Import sees modest Q1 growth

Dhaka,  Wed,  23 August 2017
Published : 20 Oct 2016, 00:53:46

Import sees modest Q1 growth

Siddique Islam

Overall import marked a modest growth by 1.63 per cent in the first quarter (Q1) of the current fiscal year over the corresponding previous period, said officials, who hope for a boost from upcoming China-funded projects.

"The overall imports increased marginally during the period under review because of falling trend in commodity prices, including petroleum products', on the global market," a senior official of Bangladesh Bank (BB) told the FE Wednesday.

The actual import in terms of settlement of letters of credit (LCs) rose to US$9.34 billion during the July-September period of FY 17 from $9.19 billion in the same period of the previous fiscal, according to the central bank's provisional data.

On the other hand, the opening of LCs, generally known as import orders, grew by 3.46 per cent to $10.44 billion in the first three months of this fiscal from $10.09 billion in the same period of FY 16.

The BB official expects that the import, particularly of capital machinery and of other construction materials, will pick up in the coming months for implementation of different infrastructure-development projects across the country.

Currently, the government is implementing nine projects under a Fast Track Project Monitoring Committee, headed by Prime Minister Sheikh Hasina, for quick execution works.

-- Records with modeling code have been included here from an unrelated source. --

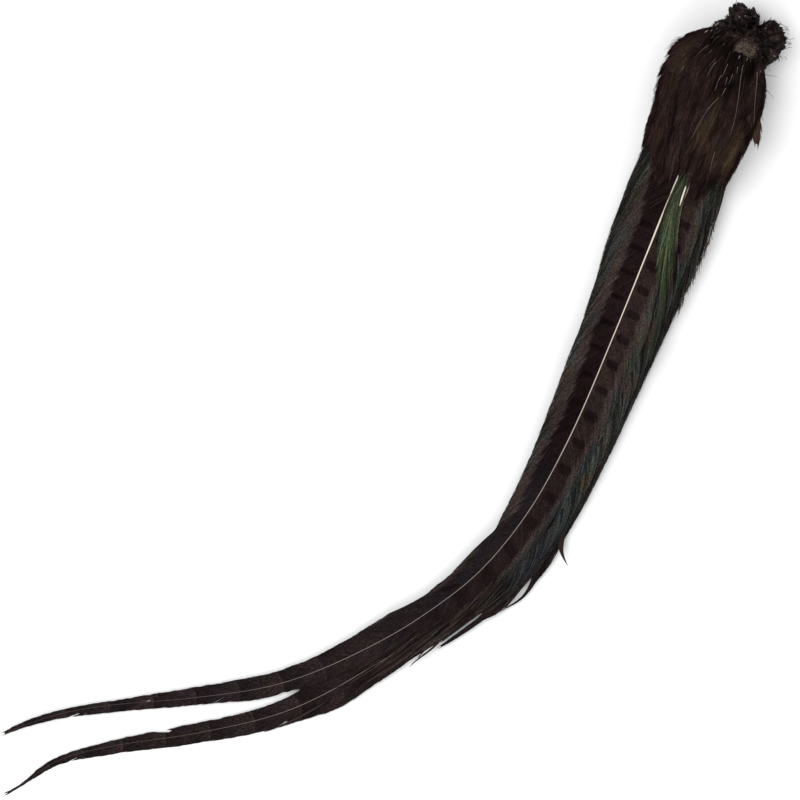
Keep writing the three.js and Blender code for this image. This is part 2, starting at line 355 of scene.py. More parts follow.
def blade_of(node, left=None, right=None):
    """Reads a feather's place off its node in the frame: the rings of points of a thin blade.

    The points of one ring have the same s. Its outermost give the widths and its middle one the shaft.
    left and right, lists of (s, width), stand in for the widths where an outline is known more closely.
    """
    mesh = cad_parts[node].data
    points = np.empty(len(mesh.vertices) * 3)
    mesh.vertices.foreach_get("co", points)
    points = np.unique(points.reshape(-1, 3).round(7), axis=0) / MM
    s, v = unplace(points)
    order = np.argsort(s)
    rings = np.split(order, np.flatnonzero(np.diff(s[order]) > 1.2) + 1)
    rows = []
    for ring in rings:
        across = np.sort(v[ring])
        middle = across[len(across) // 2 - 1 : len(across) // 2 + 1].mean()
        near = ring[np.argsort(np.abs(v[ring] - middle))[:2]]
        at = s[near].mean()
        height = points[near, 2].mean() + roof_drop(at, middle)
        rows.append((at, middle, middle - across[0], across[-1] - middle, height))
    at, shaft, to_left, to_right, height = np.array(rows).T
    outline = [
        through(known, 2.5) if known else curve(at, read)
        for known, read in ((left, to_left), (right, to_right))
    ]
    return Blade(at[0], at[-1], curve(at, shaft, 6), *outline, curve(at, height))


def moved(blade, line):
    """The blade with its shaft on another line of (s, v) and its outline where it was."""
    old, left, right, new = blade.shaft, blade.left, blade.right, through(line, 6)
    blade.shaft = new
    blade.left = lambda s: np.maximum(left(s) + new(s) - old(s), 0.2)
    blade.right = lambda s: np.maximum(right(s) + old(s) - new(s), 0.2)
    return blade


# The outline of the whole tail on the floor, as (s, v). Nothing but the free tips passes it.
OUTLINE = {
    -1: [
        (-6, -13.5), (-2.5, -17.2), (1, -22), (5, -25.8), (9, -28.6), (13, -29.3), (21, -29.4),
        (28, -28.8), (34, -26.8), (39, -24.7), (49, -23.7), (62, -22.2), (75, -20.8), (81, -20.4),
        (100, -19.8), (110, -19.1), (122.5, -17.5), (135, -16.8), (156, -16.4), (168, -15.6),
        (190, -14.4), (201, -14), (210, -12.3), (225, -11.5), (236.5, -10.4), (248, -9.1), (255, -7.3),
        (263, -8.7), (271, -9.2), (279, -8.8), (285, -7.8), (294, -8), (302, -6.8), (312, -7.8),
        (320, -8.5), (329, -8.3), (336.5, -7.5), (345, -6.8), (400, -5),
    ],
    1: [
        (-6, 17), (-1, 17), (2, 16.2), (5.5, 16.8), (9.5, 19.5), (13.5, 21.8), (19.5, 23.2), (28, 24.5),
        (38, 24), (55, 23), (63, 21.8), (75, 23.9), (79, 24.7), (93, 25.4), (105, 24.7), (118, 23.8),
        (135, 22.5), (147, 21.5), (190, 20), (225, 21), (238, 21), (250, 20.3), (262, 18.8), (274, 20.5),
        (281, 20.2), (285, 15.2), (290, 14.7), (299, 15), (308, 15.6), (314, 13.4), (323.5, 15),
        (333, 16.7), (345, 18.3), (400, 20.4),
    ],
}


EDGE_ROOM = 1.2  # how far inside the outline a feather's root has to be


def within(blade):
    """The blade with its widths kept inside the tail's OUTLINE, and its root too."""
    left, right = blade.left, blade.right
    near, far = (through(OUTLINE[way], 2) for way in (-1, 1))
    stations = np.arange(blade.start, blade.length, 0.5)
    line = blade.shaft(stations)
    inside = (line - near(stations) > EDGE_ROOM) & (far(stations) - line > EDGE_ROOM)
    blade.start = stations[inside.argmax()]
    blade.left = lambda s: np.clip(blade.shaft(s) - near(s), 0.25, left(s))
    blade.right = lambda s: np.clip(far(s) - blade.shaft(s), 0.25, right(s))
    return blade


def spread(value, s, v):
    """A number, or a function of s and v, as an array of their shape."""
    return (value(s, v) if callable(value) else value) * np.ones_like(v)


def locks(roots, sizes, pull, rng):
    """Parts the barbs into locks: how far each one's end is drawn to its lock, and the lock's number."""
    edges = np.cumsum(rng.uniform(*sizes, size=int(np.ptp(roots) / sizes[0]) + 4)) + roots[0] - sizes[1]
    number = np.searchsorted(edges, roots)
    middle = (edges[number] + edges[np.maximum(number - 1, 0)]) / 2
    pulls = pull * rng.uniform(0.3, 1.4, len(edges) + 1)[number]
    return (middle - roots) * pulls, number


def firmness(look, s):
    """How closed a vane is at s: a smooth step from 0 to 1 between the two places of firm."""
    return smooth((s - look["firm"][0]) / (look["firm"][1] - look["firm"][0]))


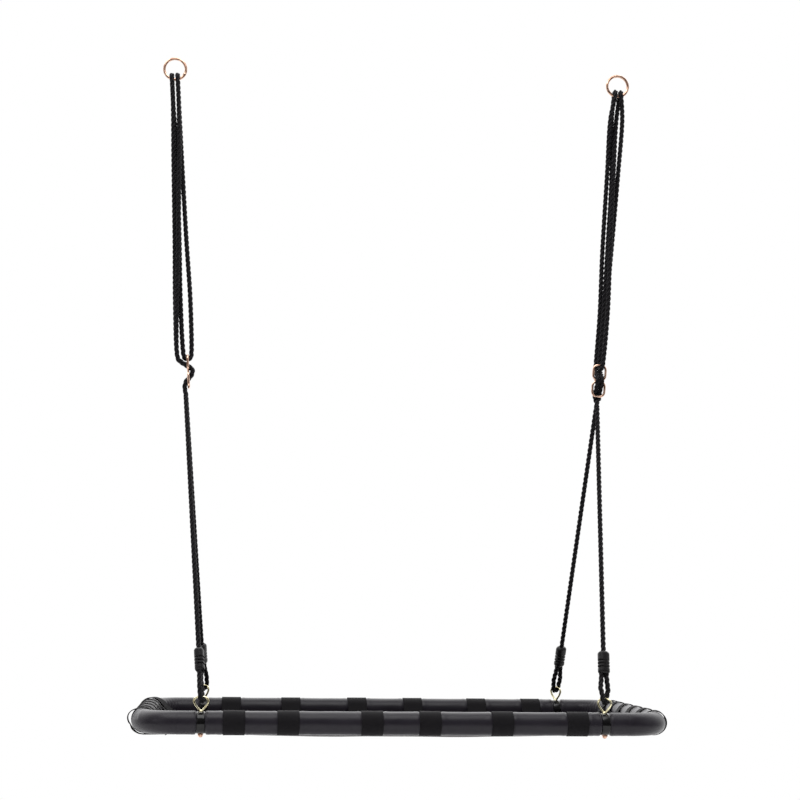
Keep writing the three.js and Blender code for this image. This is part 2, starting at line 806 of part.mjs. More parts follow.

"The overall import may increase significantly by the end of this fiscal if the implementation of China-pledged projects starts," the central banker hinted. A total of 27 agreements and Memoranda of Understanding were signed in Dhaka between Bangladesh and China on October 14 in the presence of Chinese President Xi Jinping and Prime Minister Sheikh Hasina.

Meanwhile, the overall import dropped significantly in September over the previous month due mainly to lower back-to-back imports for readymade garment (RMG) sector, they added.

The settlement of LCs fell by more than 13 per cent to $2.99 billion in September 2016 from $ 3.43 billion in August, the BB data showed.

However, the opening of LCs also decreased by 7.36 per cent to $3.53 billion in September from $ 3.81 billion of the previous month of 2016.

"Lower imports for RMG sector along with capital machinery pushed down the overall imports in September last," another central banker explained.

Back-to-back import for RMG products, including fabrics and accessories, came down to $550 million in September 2016 from $701.12 million a month before while capital-machinery imports amounted to $206.77 million from $246.78 million.

The BB official also said long vacation on the occasion of Eid-ul-Azha also contributed to lowering September imports.